Top Five Economics Book To Learn Bitcoin

In this article, we will outline some of the best resources for learning about why failing economic practices led to the invention of bitcoin, by exploring first principles of economics, through the Austrian economics viewpoint.

  1. “Economics In One Lesson” – Henry Hazlitt
  2. “The Ethics Of Money Production” – Jörg Guido Hülsmann
  3. “The Origins Of Money” – Carl Menger
  4. “Anatomy Of The State” – Murray N. Rothbard
  5. “Human Action” – Ludwig von Mises

Economics In One Lesson

In “Economics In One Lesson,” Hazlitt argues that we need to consider the unintended, often unseen consequences of government policy and economic action. Illustrating this point with “the broken window fallacy,” he points out that the economy is harmed when the baker has to spend money to replace a broken window. Instead of using that money to invest in a new oven or a paint job for his bakery, which helps him and other businesses, his funds are being diverted to replace the window, which only helps the local glazier. Because we see that the broken window helps the glazier and can’t see the harm that it does to the broader economy, many of us assume broken windows are good for economic growth. But, this obviously isn’t true. In short, whenever the government or rogue window-breaking actors divert funds from the individual, the economy suffers.

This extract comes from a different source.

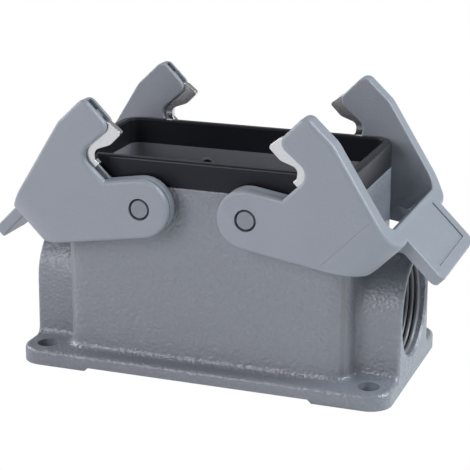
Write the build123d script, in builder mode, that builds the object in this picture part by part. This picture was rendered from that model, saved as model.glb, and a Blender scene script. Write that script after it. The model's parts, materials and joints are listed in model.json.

The Ethics Of Money Production

The Ethics Of Money Production” argues that money production should be privatized, the same way most goods are produced. In this book, author Hülsmann rebuts popular misconceptions of the government managing money. Government control doesn’t lead to stability but to inflation, counterfeits, and instability. And, a decentralized market is better suited to determine the value of currency, not the government. Hülsmann also points out that paper money was not voluntarily accepted when first introduced to society. The government had to coerce people into using it, sometimes even by punishment of death. People should be able to use whatever medium of exchange they wish as long as it is voluntary. Coercion to join a monopoly in currency is unethical, cuts against freedom and property rights, and opens the door to corrupt, monopolistic practices.